Мы спешим вернуться, нас ждут назначения,
брюзгливые публикации, горькие диспуты,
ферменты, войны, болезни, музыкальная каша,
которая нас осаждает, беспрерывно нам досаждает,
снова мы сплачиваемся в наши отряды,
хоть все единодушно и объявили нас мёртвыми, —
и вот мы снова здесь с нашей кривою улыбкой,
то есть раздражённые тем, что нас, возможно, забыли, —
а сами забыли, что там, на островке без пальм,
там, где выдалбливают носы из камня,
треугольники, вычерченные под открытым небом и солью,
там, на малюсеньком морском пупочке,
мы оставили самую крайнюю чистоту,
простор, оторопь островных содружеств,
которые поднимают свой голый камень, свою правду,
и никто не удосужится полюбить их, жить с ними,
и в этом есть и моя трусость, каюсь —
меня хватает лишь на невечные здания,
а в этой столице без стен,
сложенной из света, соли, камня и разума,
я, как и все, огляделся и в страхе бежал,
покинул чистую ясность мифа,
бежал от статуй, окружённых синим молчанием!..
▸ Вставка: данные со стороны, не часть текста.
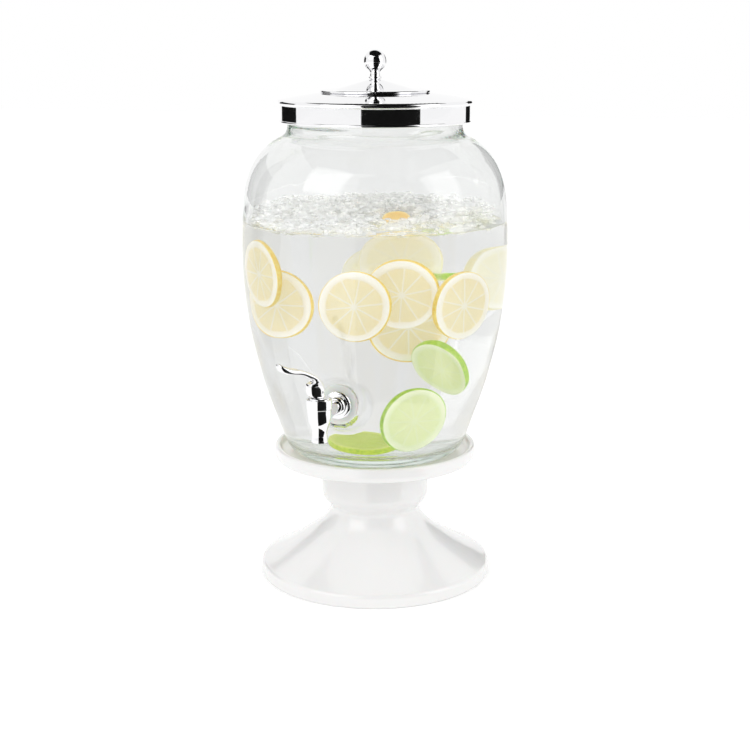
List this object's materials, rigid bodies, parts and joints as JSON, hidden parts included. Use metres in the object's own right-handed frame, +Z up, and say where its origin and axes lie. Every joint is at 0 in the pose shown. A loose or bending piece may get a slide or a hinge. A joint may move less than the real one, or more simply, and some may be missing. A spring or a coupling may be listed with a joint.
{
  "type": "beverage dispenser",
  "caption": "Glass drinks dispenser on a flared ceramic pedestal, with a lever tap near its base and a lift-off stepped metal lid with a ball knob.",
  "frame": {"origin": "centre of the pedestal's foot, on the surface it stands on", "axes": "+Z up along the jar's axis; -Y towards the side the tap is on; +X to the right as seen from the tap's side"},
  "size_m": [0.225, 0.2897, 0.4523],
  "materials": {
    "ceramic": "glossy white glaze",
    "clear_glass": "clear blown glass",
    "lid_chrome": "mirror polish",
    "tap_chrome": "mirror polish",
    "steel": "plain stainless",
    "lid_silicone": "translucent white silicone",
    "tap_silicone": "translucent clear silicone",
    "black_rubber": "black nitrile"
  },
  "bodies": {
    "stand": {"stand": "ceramic"},
    "jar": {"jar": "clear_glass", "outer_gasket": "tap_silicone", "inner_gasket": "tap_silicone", "shank_washer": "steel", "shank_nut": "tap_chrome", "spigot_body": "tap_chrome", "spigot_bonnet": "tap_chrome", "bonnet_gasket": "black_rubber"},
    "lid": {"lid_shell": "lid_chrome", "lid_seal": "lid_silicone", "lid_knob": "lid_chrome", "lid_knob_screw": "steel", "lid_knob_washer": "steel"},
    "guide": {"stem_guide": "tap_chrome"},
    "stem": {"stem": "tap_chrome", "stem_o_ring": "black_rubber", "seat_plug": "black_rubber", "stem_spring": "steel"},
    "lever": {"lever": "tap_chrome", "lever_pin": "steel"}
  },
  "joints": [
    {"name": "jar_lift", "type": "slide", "parent": "stand", "child": "jar", "axis": [0, 0, 1], "range_m": [0, 0.15]},
    {"name": "lid_lift", "type": "slide", "parent": "jar", "child": "lid", "axis": [0, 0, 1], "range_m": [0, 0.15]},
    {"name": "lever_swivel", "type": "hinge", "parent": "jar", "child": "guide", "pos_m": [0, -0.147, 0.191], "axis": [0, 0, 1], "range_deg": [-107, 193]},
    {"name": "stem_lift", "type": "slide", "parent": "guide", "child": "stem", "axis": [0, 0, 1], "range_m": [0, 0.00301], "stiffness_N_per_m": 2, "springref_m": 0.1306, "deforming": ["stem_spring"]},
    {"name": "lever_press", "type": "hinge", "parent": "stem", "child": "lever", "pos_m": [0, -0.147, 0.1966], "axis": [0.7314, -0.682, 0], "range_deg": [0, 30], "stiffness_Nm_per_rad": 0.05, "springref_deg": -65.89}
  ],
  "couplings": [
    {"joint": "stem_lift", "follows": "lever_press", "m_per_rad": 0.00573}
  ]
}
Из других мест (Цейлон, Ориноко, Вальдивия)
я возвращаюсь с лианами, губками,
плодоносными стеблями, вьюнками,
с чёрными корешками землистой влаги…
С тебя, океанская роза, абсолютный камень,
я уезжаю чистый, процеживая ясность ветра,
возрождаюсь, синий, металлический, явный.
Дитя лесов и зимних железных дорог,
я, хранитель тех зим,
той грязи,
с жалкой горбатой улочки,
я, тёмный поэт, ощутил на лбу поцелуй камня,
и все мои горечи как рукой сняло.
Любовь моя, роза в розницу, отдалённая многоморьем,
бескрайним, как снег и простор,
маленькая и таинственная, окружённая
вечностью, я благодарен тебе
не только за твой целомудренный взгляд,
за скрытую белизну, тайная роза, —
а за разумный отсвет твоих статуй,
за глухоманный покой, который ты положила мне на ладони,
за день, застрявший комком в твоём горле.
Потому что, если бы мы все сошлись там,
как вымирающие слоны,
прибегнувшие к самому крайнему кислороду, —
если бы армады сытых и голодных,
арабов и бретонцев, теуантепеков
и гамбуржцев, сенегальцев и хмурых чикагцев, —
все вместе смекнули бы, что там прячут ключи
от дыхания, от равновесия,
которое покоится на правде камня и ветра, —
если бы именно так было, и ринулись бы расы,
и обезлюдели бы нации, —
и все отправились толпой на остров,
если бы мы все вдруг стали мудрыми
и высадились бы на Рапа Нуи, — мы бы его убили,
убили своими шажищами, диалектами,
плевками, баталиями, религиями,
и там тоже не стало бы воздуха,
рухнули бы наземь статуи,
стали бы грязными столбами каменные носы,
и всё бы от горечи умерло.
Прощай, всеочищающая роза,
пуп золотой, таинственная суша,
мы возвращаемся к своим занятьям,
к своим печальным службам и ремеслам.
Храни тебя, великий океан,
от нашей чистоплотности угрюмой!
Сегодня одиночество преступно,
спрячь, остров, древние свои ключи
в пещере лавовой, среди скелетов,
которые нас будут упрекать
до той поры, пока не станут прахом,
за наше бесполезное вторженье.
Я возвращаюсь. И моё «прощай» —
пустое слово, а торжественность —
не в нём, а в том, что остаётся здесь, —
немая безучастность в центре моря,
сто взоров камня, самоуглублённых
и обращённых к вечности воды.
© Перевод с испанского П. Грушко, 19??